Lucas no respondió. Se dejó caer en el asiento del conductor como si el peso de sus decisiones finalmente lo hubiera derribado. Sus manos se aferraron al volante con tanta fuerza que los nudillos palidecieron. El motor rugió al encenderse, un sonido que solía ser sinónimo de control, de poder. Hoy solo le recordaba que hasta las máquinas más perfectas podían fallar.

—No es gracioso, Mateo.

—Oh, pero lo es —su amigo ajustó el espejo retrovisor con una calma fingida, como si estuviera preparándose para un monólogo en un escenario—. El gran Lucas Hamilton, el hombre que doblega economías con un chasquido de dedos, acaba de ser puesto en jaque por una pastelera, su hija que parece salida de un cómic de superhéroes y un abogado que grita "fuggetaboutit" cada dos segundos.

—Anny no es un personaje de cómic.

—Ah, ¿así que ahora la defiendes? —Mateo ladeó la cabeza, una sonrisa burlona jugueteando en sus labios—. Interesante cambio de actitud. Hace treinta minutos ni siquiera sabías su segundo nombre.

Lucas aceleró bruscamente al tomar la curva, las ruedas protestando contra el asfalto. Sabía que Mateo solo intentaba aliviar la tensión, pero cada palabra era como un recordatorio de lo absurdo que era todo. ¿Desde cuándo le importaba la opinión de un abogado de poca monta? ¿Desde cuándo se sentía culpable por ignorar las llamadas de Sabrina?

—No lo entiendes.

—Claro que no. Porque ni siquiera tú lo entiendes —Mateo bajó la voz, adoptando un tono inusualmente serio—. Vamos, dime, ¿qué pasa por esa mente calculadora ahora? ¿Estás sumando cifras o recordando esos ojos dorados color a miel que te miran como si fueras algo más que el villano de la historia?

El semáforo cambió a rojo.
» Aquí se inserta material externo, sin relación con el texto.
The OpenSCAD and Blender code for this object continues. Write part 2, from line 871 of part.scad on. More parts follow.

Lucas frenó con tanta violencia que el cinturón de seguridad les clavó en el pecho.

—No es solo eso.

—Ah, entonces también está la niña. La que te regaló ese dibujo que guardaste como si fuera un diamante. —Mateo señaló el bolsillo interno de su traje—. Sí, lo vi. Y no, no me arrepiento de espiar.

Lucas no lo negó. No podía. El dibujo de Anny le quemaba el pecho, como si fuera una prueba incriminatoria.
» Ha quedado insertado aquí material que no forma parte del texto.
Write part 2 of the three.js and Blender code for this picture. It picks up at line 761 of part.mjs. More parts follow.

Mateo dejó escapar un suspiro exagerado, como si cargara con el peso del mundo.

—Mira, sé que odias que te lo diga, pero alguien tiene que hacerlo: estás jugando con fuego. Y no me refiero solo a que Wei te arranque la cabeza si se entera de que andas coqueteando con una plebeya —hizo una pausa dramática, como un actor en el clímax de su obra—. Me refiero a ellas. Esa niña te ve como un héroe de cuento. ¿Y qué pasa cuando el héroe resulta ser humano?

El puño de Lucas golpeó el volante con tal fuerza que el claxon sonó, cortando el aire como un grito desesperado.

—¡No voy a fallarles!

El eco de su voz llenó el auto. Mateo lo miró con una expresión que Lucas no había visto en años: preocupación pura, sin máscaras, sin sarcasmo.
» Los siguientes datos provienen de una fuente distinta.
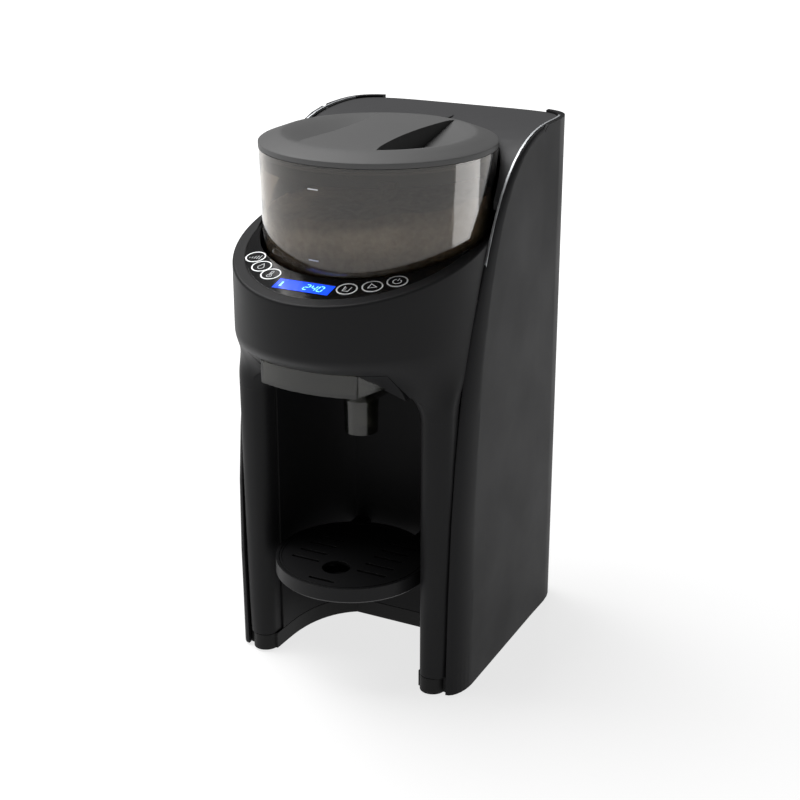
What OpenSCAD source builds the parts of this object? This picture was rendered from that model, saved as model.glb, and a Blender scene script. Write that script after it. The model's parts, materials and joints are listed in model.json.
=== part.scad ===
// Baby formula maker: powder on top, water tank at the back, mixing funnel and bottle bay in front.
// Origin: middle of the footprint at the table. +Z up, front of the machine towards -Y.

/* [Overall] */
// Width across the side wings
body_w = 163; // [150:1:200]
// Depth from the head's rim to the back
body_d = 229; // [215:1:280]
// Height of the rear deck above the table
deck_h = 340; // [325:1:410]

/* [Shells] */
// Wall of the moulded housings
wall = 2.6; // [2:0.1:3.5]
// Gap between neighbouring shells
gap = 0.4; // [0.3:0.05:0.8]
// Height of the rubber feet under the base
foot_h = 1.5; // [1:0.1:4]
// Height of the seam between base and legs
base_h = 12.3; // [10:0.1:20]

/* [Bay] */
// Overhang of the head in front of the legs
head_overhang = 49.7; // [35:0.1:60]
// Width of the bottle bay
bay_w = 104; // [96:1:112]
// Depth of the bay from the legs' front to its back wall
bay_d = 75.2; // [66:0.1:84]
// Height of the arch above the table
arch_h = 198; // [160:1:240]
// Radius of the arch's upper corners
arch_r = 16; // [8:1:24]
// Height of the head's front lower edge above the arch
lip_rise = 21; // [14:0.5:30]
// Radius of the legs' rounded noses
leg_r = 8.2; // [6:0.1:9]

/* [Powder container] */
// Outer radius of the container at its mouth
container_r = 72; // [60:0.5:74]
// Wall of the clear container
container_wall = 2; // [1.5:0.1:3]
// Height of the container's seat above the arch
seat_rise = 55; // [50:0.5:70]
// Radius of the powder outlet
outlet_r = 9; // [7:0.5:10]
// Depth of the control panel in front of the container
panel_depth = 24; // [20:0.5:30]
// Width of the head's rim around the panel
rim_w = 7.5; // [5:0.1:10]
// Slope of the head's top, in rise per run
rim_slope = 0.25; // [0.15:0.01:0.35]
// Thickness of the lid's rim
lid_t = 3.5; // [2.5:0.1:6]
// Rise of the lid's crown above its rim
lid_crown = 5.2; // [3:0.1:8]
// Half width of the lid's grip bar at its middle
grip_half = 21; // [15:0.5:26]

/* [Controls] */
// Radius of a button
button_r = 5.3; // [4.2:0.1:5.5]
// Travel of a button
button_travel = 0.6; // [0.3:0.1:1]
// Width of the display window
lcd_w = 36.5; // [25:0.5:40]
// Depth of the display window
lcd_d = 10.5; // [7:0.5:11]

/* [Bottle tray] */
// Radius of the drip tray
tray_r = 48.7; // [40:0.1:50]
// Height of the tray's rim above the table
tray_z = 77.9; // [60:0.1:110]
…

—Pero sí, Lucas. Sí vas a fallar. Todos lo hacemos. Solo que tú... tienes menos tiempo que el resto.

El diagnóstico. Esas dos palabras que el médico había pronunciado con falsa compasión meses atrás: Esterilidad irreversible. No hay tratamiento.

El silencio se instaló entre ellos, espeso como la niebla londinense.

—No les debes nada —susurró Mateo, rompiendo el hielo con suavidad—. Puedes irte ahora mismo y nadie te juzgará. Es lo lógico.

Lucas miró por la ventana. Una madre cruzaba la calle, abrazando a su hija contra el frío, ambas riendo por un secreto que solo ellas compartían.

—¿Y si estoy harto de ser lógico?

Mateo se quedó inmóvil. Luego, lentamente, una sonrisa triste se dibujó en su rostro, como si acabara de entender algo profundo.

—Entonces prepárate para hacer algo que nunca has hecho: pelear sin saber si valdrá la pena.

El semáforo cambió a verde. Lucas pisó el acelerador, pero esta vez con una determinación que no había sentido en años.

—Christian no se callará. Wei ya debe estar al tanto.

—Y Sabrina no es de las que comparte sus juguetes —añadió Mateo, reclinándose en el asiento—. Así que, dime, ¿cuál es el plan?

Lucas tomó una curva cerrada, el auto inclinándose como un animal al galope.

—No lo sé.

Era la primera vez en años que admitía no tener el control.

Y, por algún motivo, esa incertidumbre lo hacía sentir más vivo que todos los millones en su cuenta bancaria juntos.